Data Management for Data Science
Garbage in, garbage out
Preparing data applies to every analytics measure, data science prediction, statistical forecast or machine learning model. Using poorly formed or inaccurate data reduces value by misinforming decisions, has the potential to damage your company reputation or even cause a breach of regulation. Often these are not one-off cases, but repeat themselves at every batch run, marketing campaign and so on. Good data management is a process which encourages sharing, collaboration and reuse. Most of all, it builds a solid foundation for data driven businesses to trust analytics and data science.
Data Management tasks we all do
We access to databases, data lakes, perhaps stream data from source and almost all of us seem to have data in Excel spreadsheets somewhere. For data science we usually need data from several sources. We join them ensuring consistent granularity into a single (denormalised) table with all the information needed for analysis or modelling.
There are the simple tasks such as selecting columns, filtering rows, standardising names, calculating new variables and joining well defined, structured tables of data. Such tasks lend themselves to visual data preparation software. This makes data management accessible to everyone, with or without programming skills. That helps the curiosity of data scientists which is needed when we seek to explore, find relationships and patterns in data.
Disposable or reusable analytics?
Data preparation tools are increasingly using artificial intelligence to suggest derivations, standardisations and so on. AI makes each one of us more productive, but there are tasks which require succinct knowledge of a business processes. For example, calculating a new measure from a table which has many rows representing a single event and must be combined in a specific way. We write ETL logic in SQL, SAS or whatever open source language is flavour of the month. We collapse the appropriate information into a single meaningful row for analysis. Such work tends to be reusable, that is it can be rerun on new data to update the output created. It is therefore shared as a task or job and automated, meaning scheduled to run on a given event, time trigger or even in the data stream.

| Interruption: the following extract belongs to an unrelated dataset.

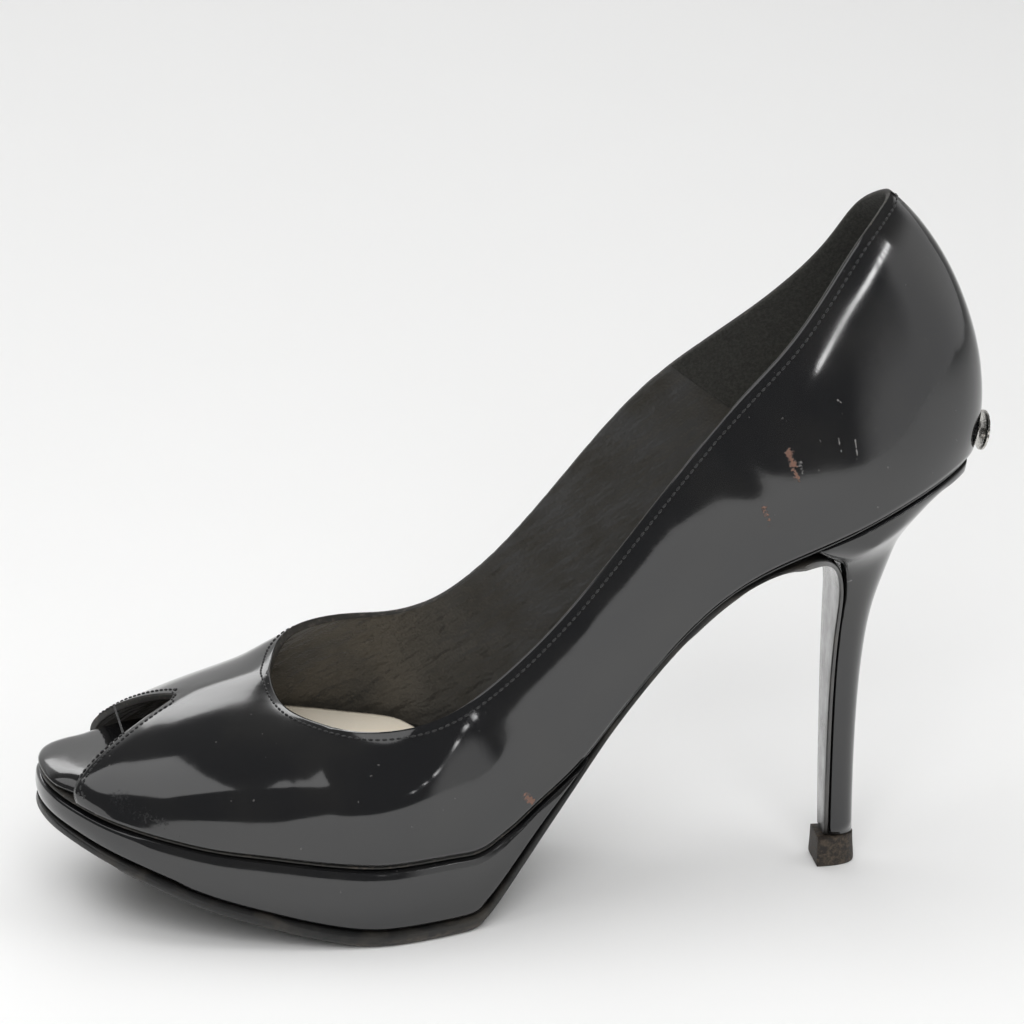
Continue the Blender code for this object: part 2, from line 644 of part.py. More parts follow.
def build_upper(coll):
    """One shell: both sides meet on the ridge between peep toe and throat and at the back."""
    outer_side, outer_normal = side_columns(OUTER_SIDE, 0)
    inner_side, inner_normal = side_columns(INNER_SIDE, 1)
    count = len(outer_side)
    ridge = THROAT_AT - OPENING_AT
    rows = PROFILE_STEPS + 1
    ids = np.zeros((2, count, rows), dtype=int)
    points = []
    feet = []
    for side, grid in enumerate((outer_side, inner_side)):
        for k in range(count):
            for j in range(rows):
                if side == 1 and j == rows - 1 and k <= ridge:
                    ids[1, k, j] = ids[0, k, j]
                    continue
                ids[side, k, j] = len(points)
                points.append(grid[k, j])
                if j == 0:
                    feet.append((len(points) - 1, side, k))
    faces = []
    for side in range(2):
        for k in range(count - 1):
            for j in range(rows - 1):
                quad = (ids[side, k, j], ids[side, k + 1, j],
                        ids[side, k + 1, j + 1], ids[side, k, j + 1])
                faces.append(quad if side == 0 else quad[::-1])
    for j in range(rows - 1):
        faces.append((ids[0, count - 1, j], ids[1, count - 1, j],
                      ids[1, count - 1, j + 1], ids[0, count - 1, j + 1]))
    points = np.array(points)
    normals = vertex_normals(points, faces)
    inside = points - normals * WALL
    plan_normals = (outer_normal, inner_normal)
    for vertex, side, k in feet:
        x = points[vertex, 0] - WALL * plan_normals[side][k, 0]
        y = points[vertex, 1] - WALL * plan_normals[side][k, 1]
        inside[vertex] = (x, y, height(SOLE_LINE, x))
    total = len(points)
    shell = [tuple(f) for f in faces]
    shell.extend(tuple(v + total for v in f[::-1]) for f in faces)
    edges = {}
    for face in faces:
        for a, b in zip(face, face[1:] + face[:1]):
            edges[(a, b)] = edges.get((a, b), 0) + 1
    for a, b in edges:
        if (b, a) not in edges:
            shell.append((b, a, a + total, b + total))
    shell = [tuple(int(v) for v in f) for f in shell]
    return make_solid("upper", np.concatenate((points, inside)), shell, coll)


def vertex_normals(points, faces):
    normals = np.zeros_like(points)
    for face in faces:
        a, b, c, d = (points[v] for v in face)
        across = np.cross(c - a, d - b)
        for v in face:
            normals[v] += across
    normals /= np.maximum(np.linalg.norm(normals, axis=1), 1e-12)[:, None]
    return normals


# Heel, top lift and plate

def rounded_back(share):
    """Half width of a heel section from its flat breast (0) to its back (1)."""
    share = np.clip(share, 0.0, 1.0)
    return (1.0 - share ** 2.6) ** (1.0 / 2.0)


def heel_loop(section, shares, seat_outer, seat_inner, seat_z, lowest=None):
    back, front, back_z, front_z, half, seat = section
    front_x = to_x(front) + (FLAP + CLEARANCE)
    back_x = to_x(back)
    x = front_x + (back_x - front_x) * shares
    width = half * BALL_WIDTH * rounded_back(shares * 0.995)
    z = (front_z + (back_z - front_z) * shares) * SEAT_RISE
    if lowest is not None:
        z = np.full(len(shares), lowest)
    mouth = HEEL_MOUTH if seat < 1.0 else 0.2 * HEEL_MOUTH
    cup = 1.0 - mouth * np.clip(1.0 - shares / 0.35, 0.0, 1.0) ** 1.5
    outer = -width * (1.0 - seat) + seat_outer * seat * cup
    inner = width * (1.0 - seat) + seat_inner * seat * cup
    if seat_z is not None:
        z = seat_z
    loop = list(zip(x, outer, z))
    loop.extend(zip(x[::-1], inner[::-1], z[::-1]))
    return loop


def build_heel(coll):
    first = HEEL_SECTIONS[0]
    front_x = float(to_x(first[1])) + FLAP + CLEARANCE
    back_x = float(to_x(first[0]))
    xs = STATION_X[(STATION_X > front_x + 0.0008) & (STATION_X < back_x - 0.0002)]
    xs = np.concatenate(([front_x], xs, [back_x]))
    shares = (xs - front_x) / (back_x - front_x)
    edges = inset_edges(fixed(0.0006), fixed(0.0006), xs)
    seat_z = height(MIDSOLE_LOW, xs) - CLEARANCE
    verts = []
    verts.extend(heel_loop(first, shares, edges[0], edges[1], seat_z))
    rim = seat_z - np.linspace(0.0010, 0.0022, len(xs))
    rim_section = (first[0] - 0.001, first[1] + 0.002) + first[2:]
    verts.extend(heel_loop(rim_section, shares, edges[0] + 0.0004, edges[1] - 0.0004, rim))
    for section in HEEL_SECTIONS[1:]:
        verts.extend(heel_loop(section, shares, edges[0], edges[1], None))
    last = HEEL_SECTIONS[-1][:4] + (0.5 * HEEL_TIP / BALL_WIDTH, 0.0)
    verts.extend(heel_loop(last, shares, edges[0], edges[1], None, LIFT + CLEARANCE))
    return loft("heel", verts, len(xs), len(HEEL_SECTIONS) + 2, coll)


def build_top_lift(coll):
    shares = (1.0 - np.cos(np.linspace(0.0, math.pi, 17))) / 2.0
    last = HEEL_SECTIONS[-1]
    front_x = float(to_x(FLAP_LINE[-1][0])) - LIFT_LIP
    back_x = float(to_x(last[0]))
    verts = []
    for z, grow in ((0.0, 0.0003), (0.0005, 0.0006), (0.55 * LIFT, 0.0003), (LIFT, 0.0002)):
        x = front_x - grow + (back_x - front_x + 2.0 * grow) * shares
        width = (0.5 * HEEL_TIP + grow) * rounded_back(shares * 0.998)
        verts.extend(zip(x, -width, np.full(17, z)))
        verts.extend(zip(x[::-1], width[::-1], np.full(17, z)))
    return loft("top_lift", verts, 17, 4, coll)


def back_line(z_above):
    """Back of the upper in the middle plane: place behind the seat at a height above it."""
    points, _ = side_columns(OUTER_SIDE, 0)
    last = points[-1]
    return np.interp(float(height(SOLE_LINE, STATION_X[-1])) + z_above, last[:, 2], last[:, 0])


def build_heel_plate(coll):
    """Plain oval plate on two round posts, standing just off the back of the upper."""
    half_high = 0.073 * COLLAR_RISE
    half_wide = 1.45 * half_high
    gap = 0.0008
    thick = 0.0009
    centre_z = float(height(SOLE_LINE, STATION_X[-1])) + 0.055 * COLLAR_RISE
    above = centre_z - float(height(SOLE_LINE, STATION_X[-1]))
    low = back_line(above - half_high * 0.6)
    high = back_line(above + half_high * 0.6)
    lean = math.atan2(high - low, 1.2 * half_high)
    centre_x = back_line(above)
    points = []
    rings = 36

    def place(out, y, z):
        points.append((centre_x + out * math.cos(lean) + z * math.sin(lean),
                       y, centre_z + z * math.cos(lean) - out * math.sin(lean)))

    posts = []
    for side in (-1.0, 1.0):
        posts.append((side * 0.45 * half_wide, 0.0012))
    levels = ((gap, 0.88), (gap + 0.25 * thick, 1.0), (gap + 0.75 * thick, 1.0), (gap + thick, 0.86))
    for out, size in levels:
        for i in range(rings):
            a = 2.0 * math.pi * i / rings
            place(out, half_wide * size * math.cos(a), half_high * size * math.sin(a))
    faces = []
    for r in range(len(levels) - 1):
        for i in range(rings):
            j = (i + 1) % rings
            faces.append((r * rings + i, r * rings + j, (r + 1) * rings + j, (r + 1) * rings + i))
    faces.append(tuple(range((len(levels) - 1) * rings, len(levels) * rings)))
    faces.append(tuple(reversed(range(rings))))
    plate = make_solid("heel_plate", points, faces, coll)
    for y, radius in posts:
        join_post(plate, y, radius, centre_x, centre_z, lean, CLEARANCE, gap + 0.3 * thick)
    return plate


def join_post(plate, y, radius, centre_x, centre_z, lean, start, end):
    cutters = make_collection(CUTTER_COLLECTION, cutter=True)
    mesh = bpy.data.meshes.new("Post")
    bm = bmesh.new()
    bmesh.ops.create_cone(bm, cap_ends=True, segments=16, radius1=radius, radius2=radius,
                          depth=end - start)
    for v in bm.verts:
        out = v.co.z + 0.5 * (start + end)
        z = v.co.x
        side = v.co.y
        v.co = (centre_x + out * math.cos(lean) + z * math.sin(lean), y + side,
                centre_z + z * math.cos(lean) - out * math.sin(lean))
    bmesh.ops.recalc_face_normals(bm, faces=bm.faces)
    bm.to_mesh(mesh)
    bm.free()
    post = bpy.data.objects.new("Post", mesh)
    post.hide_render = True
    post.display_type = "WIRE"
    cutters.objects.link(post)
    union = plate.modifiers.new("Post", "BOOLEAN")
    union.operation = "UNION"
    union.solver = "EXACT"
    union.object = post


def build():
    clear_scene()
    coll = make_collection(PIECE_COLLECTION)
    build_upper(coll)
    build_insole(coll)
    build_sock(coll)
    build_midsole(coll)
    build_platform(coll)
    build_outsole(coll)
    build_heel(coll)
    build_top_lift(coll)
    build_heel_plate(coll)


build()
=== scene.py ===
import math

import bmesh
import bpy
from mathutils import Matrix, Vector, noise
from mathutils.bvhtree import BVHTree
from mathutils.kdtree import KDTree


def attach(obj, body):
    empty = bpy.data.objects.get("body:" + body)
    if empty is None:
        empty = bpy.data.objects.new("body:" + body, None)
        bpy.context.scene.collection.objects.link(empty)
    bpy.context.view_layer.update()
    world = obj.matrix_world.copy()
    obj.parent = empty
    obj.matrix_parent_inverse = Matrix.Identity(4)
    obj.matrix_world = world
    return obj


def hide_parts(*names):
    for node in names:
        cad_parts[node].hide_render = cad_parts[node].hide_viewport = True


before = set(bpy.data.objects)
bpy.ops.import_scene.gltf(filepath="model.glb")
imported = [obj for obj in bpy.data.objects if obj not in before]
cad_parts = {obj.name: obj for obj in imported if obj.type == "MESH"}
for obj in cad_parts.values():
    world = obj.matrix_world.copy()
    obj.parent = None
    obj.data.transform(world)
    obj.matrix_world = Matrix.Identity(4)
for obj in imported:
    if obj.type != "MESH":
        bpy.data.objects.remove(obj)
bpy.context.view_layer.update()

# The room. The shoe stands on a pale paper sweep that curves up behind it, as in a product
# photograph. The camera is far away with a long lens, above the shoe and to its toe side.

EYE = Vector((-0.16217, -1.32477, 0.51729))
AIM = Vector((0.02329, -0.00513, 0.088155))
LENS = 221.7             # millimetres, as is the sensor
SENSOR = 36.0

lens = bpy.data.cameras.new("Camera")
lens.lens = LENS
lens.sensor_width = SENSOR
camera = bpy.data.objects.new("Camera", lens)
camera.location = EYE
camera.rotation_euler = (AIM - EYE).to_track_quat("-Z", "Y").to_euler()
bpy.context.scene.collection.objects.link(camera)
bpy.context.scene.camera = camera
bpy.context.scene.view_settings.view_transform = "Standard"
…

In practice many so called disposable data jobs become depended on. We build intricate flows of jobs that move data from source to neatly organised data marts for analysis. Your business should encourage a process of sharing, collaborating and automating data management work with aim of minimising repetition and improving data quality.
Businesses data management processes should extend to data science. Adhering to security and terminology defined in data dictionaries or master data management repositories encourages integration of analytics and data science outcomes with processes and systems. It enables us to easily demonstrate compliance with regulations such as GDPR from source to output. Collectively, this supports trust and longevity in our work.